In a previous post we looked at the blockchain. I explained the blockchain data structure from the perspective of git. Today I’d like to take a look at iota’s brand new protocol called tangle and explore what makes it different from a blockchain, and why in my opinion it’s such a simple, yet novel idea.
When we originally discussed the blockchain I pointed out that it’s essentially a linked list with some very special properties. It seems like the next logical extension we all should’ve been asking ourselves, yet weren’t until now, is why a linked list? What other data structures could we apply this same technique to? This is what the tangle protocol has done.
Rather than storing the transactions on a linked-list, the transactions are stored on a DAG (directed acyclic graph). Often the most simple ideas are the most brilliant. This was the case with the blockchain, and now is the case with it’s extension, the tangle protocol.
(a simple example of a DAG)
So what? why does it matter?
No fees, lower transaction times
Because the transactions are in a DAG, it further decentralizes the transactions. Each node holds one transaction, because of this, they’re now small enough for other users of the protocol to perform validation, and proof of work without needing an ASIC. As we saw in the blockchain post, the users had to rely on the miners to do the proof of work because a large portion of transactions were stored in a block, and there was only 1 branch. Now the work can be parallelized and decentralized. Because this consensus can happen on multiple branches at the same time, this makes transaction time much lower compared to standard blockchain technologies.
Looking at the above picture, it’s as if the blocks have been broken apart and their transactions scattered about in the ever forward moving continuous DAG, and they’re all happening in real time. With the blockchain we viewed time in a block scale, imagine each block being a day, things could only happen at the end or beginning of a day. With tangle, we’re able to inspect transactions on an hour, or even minute scale.
I think it’s hard for anyone in the cryptocurrency community to find anything wrong with the tangle protocol. It’s increasing decentralization in a big way, and that’s something every one can agree on, particularly after the recent bitcoin hard fork, which was due in large part to the centralization of mining power. With tangle we’re giving the hash power back to the users of the protocol.

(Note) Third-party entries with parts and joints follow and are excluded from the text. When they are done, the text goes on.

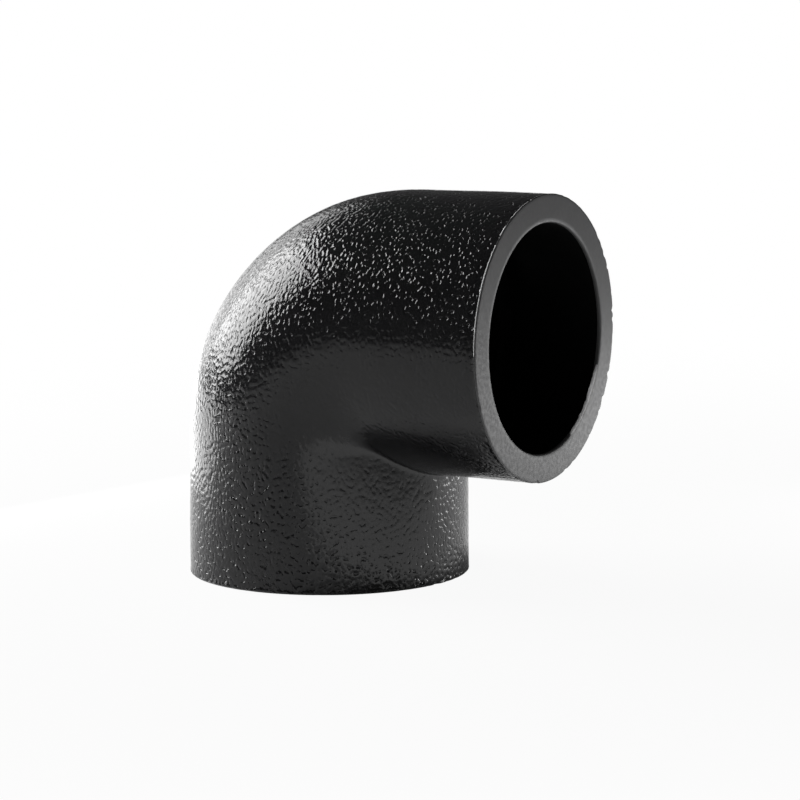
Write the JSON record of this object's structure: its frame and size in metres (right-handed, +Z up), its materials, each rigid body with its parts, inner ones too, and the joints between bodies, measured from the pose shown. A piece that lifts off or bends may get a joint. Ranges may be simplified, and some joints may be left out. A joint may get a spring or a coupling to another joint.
{
  "type": "socket fusion elbow",
  "caption": "Right-angle pipe elbow moulded in black polyethylene, with a plain socket at each end that the pipe is melted into.",
  "frame": {"origin": "middle of the lower socket's mouth, in the plane of its ring face, which the fitting stands on", "axes": "+Z up the lower leg's axis, +X along the side leg's axis, out of its mouth; the XZ plane halves the fitting"},
  "size_m": [0.108, 0.078, 0.108],
  "materials": {
    "black_polyethylene": "leather-grained moulded skin, satin; the ring faces of the mouths are smooth and a little greyer"
  },
  "bodies": {
    "root": {"elbow_body": "black_polyethylene"}
  },
  "joints": []
}
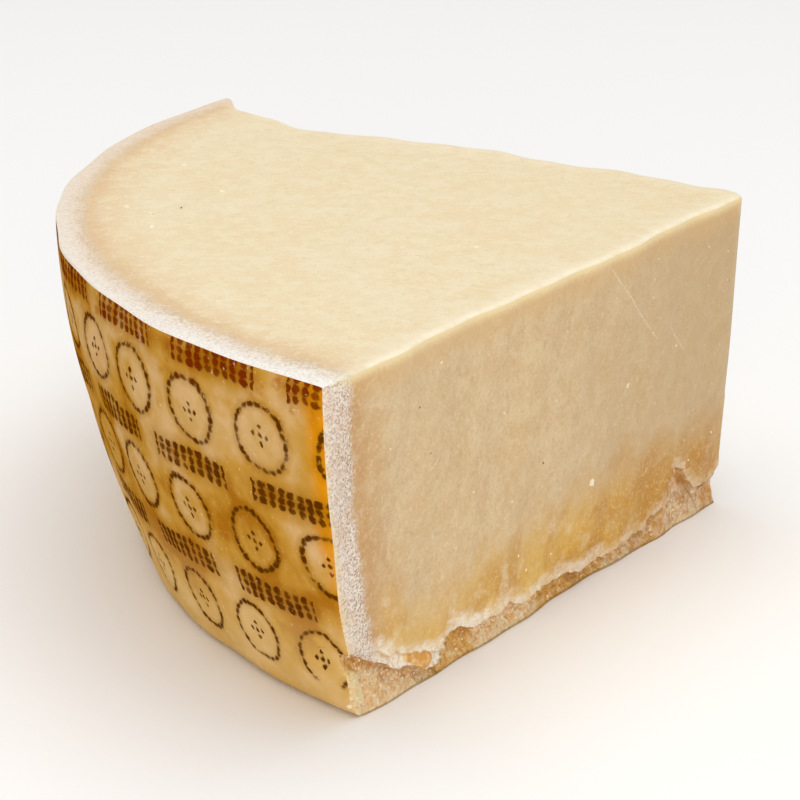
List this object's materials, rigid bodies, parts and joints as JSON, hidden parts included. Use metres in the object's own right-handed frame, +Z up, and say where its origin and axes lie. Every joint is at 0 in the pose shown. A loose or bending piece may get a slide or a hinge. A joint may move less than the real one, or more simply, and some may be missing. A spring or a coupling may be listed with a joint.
{
  "type": "wedge of hard aged cheese",
  "caption": "Wedge of a hard aged cheese wheel: a flat top cut, two upright cuts meeting in a thin edge, a curved rind, and a flat foot with a ragged torn ledge above it.",
  "frame": {"origin": "middle of the bounding box on the surface that the wedge stands on", "axes": "+Z up through the level top cut, +X towards the thin upright edge where the two cuts meet, -X towards the curved rind, -Y towards the smooth front cut"},
  "size_m": [0.2094, 0.2999, 0.104],
  "materials": {
    "cheese": "pale straw cheese paste, satin and finely grained, with a whitish rind band in section and a waxy, amber-stained rind with dotted prick marks"
  },
  "bodies": {
    "root": {"cheese_wedge": "cheese"}
  },
  "joints": []
}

I’ve also heard during this interview with one of the founders of iota, that the protocol was recently attacked with 300% hash power, and actually got faster and more robust from the attack. This is very important, because as a technologist, my instinct was initially to say “well, it isn’t being mined by special hardware, can it really be that cryptographically secure?” This protocol is still very new, and there is still a lot that needs to be hashed out. For example, one thing I’ve heard asked is: “what is the efficiency of transaction look up?”* since transactions are now in a DAG this certainly raises the complexity associated with finding your transaction in the graph. It is called a tangle after all, and I don’t know about you, but the word tangle doesn’t necessarily bring about ideas of order to mind. However, I’m very excited about this paradigm shift away from the blockchain from a purely scientific standpoint.
After having further discussions with the tech community, I’ve elected to write another post directed at the details of some of the following criticisms of iota. See you then!
*Since writing this post, here’s another criticism I’ve found from Mr. Eric Hop:
“The only drawback with iota is that it’s not safe to send multiple transactions to the same address.”
My response to this was: “This seems like it would be easy for them to remedy, no?”
Here is Eric’s response after an impressive deep dive into the internals of the protocol:
“You can use an address for receiving as long as you have not used it for any outgoing transaction. What this means is that once you have sent a transaction with a specific address as input, you should never use it again. This is because IOTA uses Winternitz one-time signatures which degrade security exponentially after each reuse.
So I was wrong in that it is unsafe to send multiple transactions to the same address. It only starts to become unsafe once you have spent some of the IOTA on that address.
Spending from the same address multiple times increases the risk that your address will be compromised, but your seed is still secure.
Addresses are generated by the wallet starting at index zero. It increments the index every time it finds an address already in the tangle. When it finds the first unused address that is the address returned.
That is why it is a good idea to connect a receiving address to the tangle already. So that the wallet will not generate the same address again while nothing has been received on that address.
Why the wallet does not simply keep track of the last index used is beyond me. It then could simply start at the next index when a new receive address is required. If I ever find out the reason for this I will follow up.
I also see no particular good reason other than accidentally being able to receive on an address that was spent from already for not being able to generate addresses offline like with Bitcoin wallets.
The seed should be a unique starting point, from which you could generate addresses one after another, incrementing the index every time.
The only security issue that could arise is when you would use the same seed again on a different offline wallet that would then proceed to generate the same string of addresses, or on an online wallet, that would potentially generate the next address in the sequence, in which case the offline wallet does not know about this fact and will happily generate the same next address…”
This made me sceptical of the Winternitz encryption (it seemed to be the cause of the majority of issues). Eric explained the Winternitz was chosen due to it’s quantum proof qualities.